Fort Lauderdale, FL-Researchers have developed a new-generation adaptive optics scanning laser ophthalmoscope (AOSLO) that can produce high-fidelity, real-time microscopic views of the living human retina. The device has been tested and found to be effective on both healthy and diseased eyes, said Yuhua Zhang, PhD, a researcher at the School of Optometry, University of California, Berkeley.
In tests performed with a 6-mm pupil, the root-mean-square (RMS) aberration after adaptive optics correction was reduced on average from 0.4 to 0.1 μm. In addition, the use of low coherent light sources mitigated interference artifacts in the images and yielded high-quality images of the contiguous cone mosaic, Dr. Zhang said.
Understanding retinal disease
He explained that this technology should help improve the understanding and diagnosis of retinal diseases. High-resolution imaging could be used to study neovascularization in age-related macular degeneration and photoreceptors in retinal degenerative diseases such as retinitis pigmentosa and cone-rod dystrophy as well as individual RPE cells and blood flow in the smallest retinal capillaries.
Combining technologies
"The AOSLO combines two technologies, state-of-the-art adaptive optics technology and confocal scanning laser ophthalmoscopy, to provide cellular-level images of the living human retina," Dr. Zhang said. "Confocal scanning laser ophthalmoscopy fundamentally possesses the unique merits of confocal microscopy, such as enhanced imaging resolution and contrast, and is capable of optically sectioning the retina. But these benefits are robbed by the human eye's aberration. Adaptive optics, a technology borrowed from astronomy, automatically corrects the eye's aberrations, thereby correcting the blur and rendering sharp retinal images."
The initial version of the AOSLO, developed several years ago by Austin Roorda, PhD, associate professor of vision science at the University of California, Berkeley, was the first system to use adaptive optics to overcome the limits imposed by ocular aberrations and produce real-time, microscopic views of the living human retina with unprecedented optical quality and axial resolution, said Dr. Zhang, who works in Dr. Roorda's lab. With this device, the researchers obtained the first video-rate images of photoreceptors and blood flow in the human retina.
However, the system was both large and expensive, with the cost of one crucial component alone, the deformable mirror, reaching $60,000. Making a more compact and affordable system that could readily be used in clinical settings became the researchers' next objective.
The new-generation model of the AOSLO uses a micro-electro-mechanical deformable mirror (MEMS DM, Boston Micromachines Corp.), Dr. Zhang said.
The MEMS DM is the key to achieving their research goals, he continued.
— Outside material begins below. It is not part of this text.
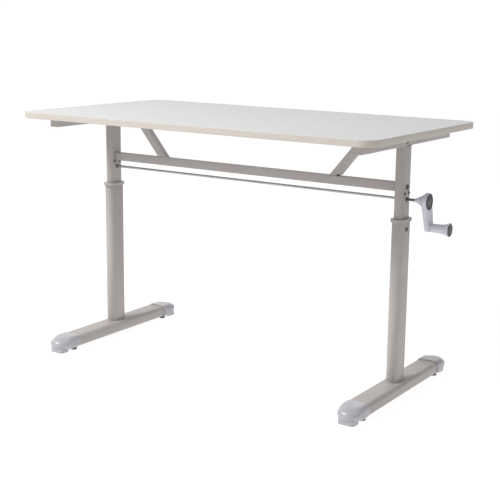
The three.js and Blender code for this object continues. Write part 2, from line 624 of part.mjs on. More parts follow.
function addDrive() {
  const shaft = run(hexagon(SHAFT_FLAT), 'x', SHAFT_START_X, CRANK_SOCKET_X - GAP);
  add('drive_shaft', shaft, 'steel', 0, FRAME_Y, SHAFT_Z);
  for (const [side, direction] of Object.entries(SIDES)) {
    add(`drive_gear_${side}`, driveGear(), 'steel', direction * COLUMN_X, FRAME_Y, SHAFT_Z);
  }
  add('crank_arm', crankArm(), 'greyPlastic', 0, FRAME_Y, SHAFT_Z);
  const cap = turned([
    [0, HUB_FACE_X - HUB_CAP.thickness],
    [HUB_CAP.radius, HUB_FACE_X - HUB_CAP.thickness],
    [HUB_CAP.radius, HUB_FACE_X - 4 * HUB_CAP.sunk],
    [HUB_CAP.radius - 3 * HUB_CAP.sunk, HUB_FACE_X - HUB_CAP.sunk],
    [0, HUB_FACE_X - HUB_CAP.sunk],
  ], 'x', HUB_SIDES);
  add('crank_hub_cap', cap, 'darkPlastic', 0, FRAME_Y, SHAFT_Z);
  const gripZ = SHAFT_Z - CRANK.reach;
  const pinHead = GRIP_PIN.headEnd - GRIP_PIN.head;
  const pin = turned([
    [0, GRIP_PIN.start],
    [GRIP_PIN.radius, GRIP_PIN.start],
    [GRIP_PIN.radius, pinHead],
    [GRIP_PIN.headRadius, pinHead],
    [GRIP_PIN.headRadius, GRIP_PIN.headEnd],
    [0, GRIP_PIN.headEnd],
  ], 'x');
  add('grip_pin', pin, 'steel', 0, FRAME_Y, gripZ);
  // trumpet-shaped sleeve, hollow for the pin, its head and the end cap
  const length = GRIP.end - GRIP.start;
  const headRecess = pinHead - GRIP.start - GAP;
  const capRecess = length - GRIP.capThickness - GAP;
  const gripProfile = [
    [GRIP.bore, 0],
    ...GRIP_FLARE,
    [GRIP.rimRadius, length - GAP],
    [GRIP.capRadius + GAP, length - GAP],
    [GRIP.capRadius + GAP, capRecess],
    [GRIP_PIN.headRadius + GAP, capRecess],
    [GRIP_PIN.headRadius + GAP, headRecess],
    [GRIP.bore, headRecess],
    [GRIP.bore, 0],
  ];
  add('crank_grip', turned(gripProfile, 'x'), 'greyPlastic', GRIP.start, FRAME_Y, gripZ);
  const capStart = GRIP.end - GRIP.capThickness;
  const gripCap = turned([
    [0, capStart],
    [GRIP.capRadius, capStart],
    [GRIP.capRadius, GRIP.end - 2 * GAP],
    [GRIP.capRadius - 3 * GAP, GRIP.end],
    [0, GRIP.end],
  ], 'x');
  add('grip_cap', gripCap, 'darkPlastic', 0, FRAME_Y, gripZ);
}

// ---- the desk ------------------------------------------------------------------------------

addTop();
for (const [side, direction] of Object.entries(SIDES)) {
  const x = direction * COLUMN_X;
  addFoot(side, x);
  addFixedColumn(side, direction);
  addLiftingColumn(side, direction);
  addRail(side, x);
  addBrace(side, direction);
  addScrew(side, x);
}
addCrossbar();
addDrive();

export default desk;
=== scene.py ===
import json
import math
import random

import bmesh
import bpy
from mathutils import Matrix, Vector


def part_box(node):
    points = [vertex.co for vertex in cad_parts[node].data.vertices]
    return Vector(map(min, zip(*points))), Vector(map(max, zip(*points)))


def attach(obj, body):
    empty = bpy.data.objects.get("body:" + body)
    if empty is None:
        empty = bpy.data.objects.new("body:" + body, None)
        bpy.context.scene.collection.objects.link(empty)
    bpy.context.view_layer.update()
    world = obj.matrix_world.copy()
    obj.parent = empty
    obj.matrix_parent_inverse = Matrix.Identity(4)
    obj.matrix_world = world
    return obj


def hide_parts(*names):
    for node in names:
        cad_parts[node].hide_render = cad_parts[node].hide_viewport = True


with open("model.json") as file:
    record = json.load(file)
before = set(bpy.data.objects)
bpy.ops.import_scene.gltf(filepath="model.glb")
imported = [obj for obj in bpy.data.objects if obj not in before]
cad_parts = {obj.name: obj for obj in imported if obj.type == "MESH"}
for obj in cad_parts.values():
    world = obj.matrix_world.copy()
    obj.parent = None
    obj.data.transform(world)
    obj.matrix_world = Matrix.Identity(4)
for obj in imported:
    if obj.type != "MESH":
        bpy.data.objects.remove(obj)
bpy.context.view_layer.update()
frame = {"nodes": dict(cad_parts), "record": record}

MM = 0.001
SIDES = (("left", -1), ("right", 1))
ENDS = (("front", -1), ("rear", 1))
SLOT_OF = {part["node"]: part["material_slot"] for part in frame["record"]["subparts"]}
BODY_OF = {node: body for body, nodes in frame["record"]["behaviour"]["bodies"].items() for node in nodes}


class Span:
    """The box of one CAD node: lo, hi, middle and size."""

    def __init__(self, node):
        self.lo, self.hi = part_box(node)
        self.mid = (self.lo + self.hi) / 2
        self.size = self.hi - self.lo


# ---- materials -----------------------------------------------------------------------------


EDGE_STARTS, EDGE_FULL = 0.98, 0.80  # cosine between the bevelled and the true normal
PLASTIC_IOR = 1.5


class Graph:
    """A short way to write a node tree."""

    def __init__(self, name):
        self.material = bpy.data.materials.new(name)
        self.material.use_nodes = True
        self.tree = self.material.node_tree
        self.shader = self.tree.nodes["Principled BSDF"]
        self.place = self.add("ShaderNodeTexCoord").outputs["Object"]

    def add(self, kind, **values):
        node = self.tree.nodes.new(kind)
        for key, value in values.items():
            setattr(node, key, value)
        return node

    def feed(self, socket, value):
        if isinstance(value, bpy.types.NodeSocket):
            self.tree.links.new(value, socket)
        else:
            socket.default_value = value

    def stretch(self, scale):
        node = self.add("ShaderNodeMapping")
        self.feed(node.inputs["Vector"], self.place)
        node.inputs["Scale"].default_value = scale
        return node.outputs["Vector"]

    def noise(self, scale, detail=3.0, rough=0.55, place=None):
        node = self.add("ShaderNodeTexNoise")
        self.feed(node.inputs["Vector"], place or self.place)
        node.inputs["Scale"].default_value = scale
        node.inputs["Detail"].default_value = detail
        node.inputs["Roughness"].default_value = rough
        return node.outputs["Fac"]

    def cells(self, scale):
        node = self.add("ShaderNodeTexVoronoi")
        self.feed(node.inputs["Vector"], self.place)
        node.inputs["Scale"].default_value = scale
        return node.outputs["Distance"]

    def ramp(self, value, *stops):
        node = self.add("ShaderNodeValToRGB")
        self.feed(node.inputs["Fac"], value)
        points = node.color_ramp.elements
        while len(points) < len(stops):
            points.new(0.5)
        for point, (position, color) in zip(points, stops):
            point.position = position
            point.color = (*color, 1.0)
        return node.outputs["Color"]

    def span(self, value, low, high, to_low, to_high):
        node = self.add("ShaderNodeMapRange")
        for socket, number in zip(node.inputs, (value, low, high, to_low, to_high)):
            self.feed(socket, number)
        return node.outputs["Result"]

    def mix(self, amount, first, second):
        node = self.add("ShaderNodeMix", data_type="RGBA")
        self.feed(node.inputs[0], amount)
        for socket, color in ((node.inputs[6], first), (node.inputs[7], second)):
            self.feed(socket, color if isinstance(color, bpy.types.NodeSocket) else (*color, 1.0))
        return node.outputs[2]

    def maths(self, operation, first, second=0.5):
        node = self.add("ShaderNodeMath", operation=operation)
        self.feed(node.inputs[0], first)
        self.feed(node.inputs[1], second)
        return node.outputs[0]

    def edges(self, radius):
        """1 on outer and inner edges, 0 on open faces."""
        bevel = self.add("ShaderNodeBevel", samples=4)
        bevel.inputs["Radius"].default_value = radius
        facing = self.add("ShaderNodeNewGeometry").outputs["Normal"]
        dot = self.add("ShaderNodeVectorMath", operation="DOT_PRODUCT")
        self.feed(dot.inputs[0], bevel.outputs["Normal"])
        self.feed(dot.inputs[1], facing)
        return self.span(dot.outputs["Value"], EDGE_STARTS, EDGE_FULL, 0.0, 1.0)

    def bump(self, height, strength, distance, under=None):
        node = self.add("ShaderNodeBump")
        node.inputs["Strength"].default_value = strength
        node.inputs["Distance"].default_value = distance
        self.feed(node.inputs["Height"], height)
        if under is not None:
            self.feed(node.inputs["Normal"], under)
        return node.outputs["Normal"]

    def finish(self, color, roughness, normal=None, metallic=0.0, coat=0.0, coat_roughness=0.2):
        self.feed(self.shader.inputs["Base Color"], color)
        self.feed(self.shader.inputs["Roughness"], roughness)
        self.shader.inputs["Metallic"].default_value = metallic
        self.shader.inputs["Coat Weight"].default_value = coat
        self.shader.inputs["Coat Roughness"].default_value = coat_roughness
        self.shader.inputs["IOR"].default_value = PLASTIC_IOR
        if normal is not None:
            self.feed(self.shader.inputs["Normal"], normal)
        return self.material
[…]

In order to achieve correction for all the aberrations in the eyes of 95% of the population over a 6-mm pupil, the ideal DM should have more than 100 actuators, a stroke of at least 10 μm, and be operable at frequencies above 30 Hz.
The MEMS DMs that meet this ideal requirement are close. They employ 140 actuators over a 4.4 × 4.4-mm optical aperture, and they have a stroke of 3.5 mm, just meeting the requirement as long as the defocus and astigmatism of the eye are corrected by other means. It potentially could be mass produced, thus lowering the cost.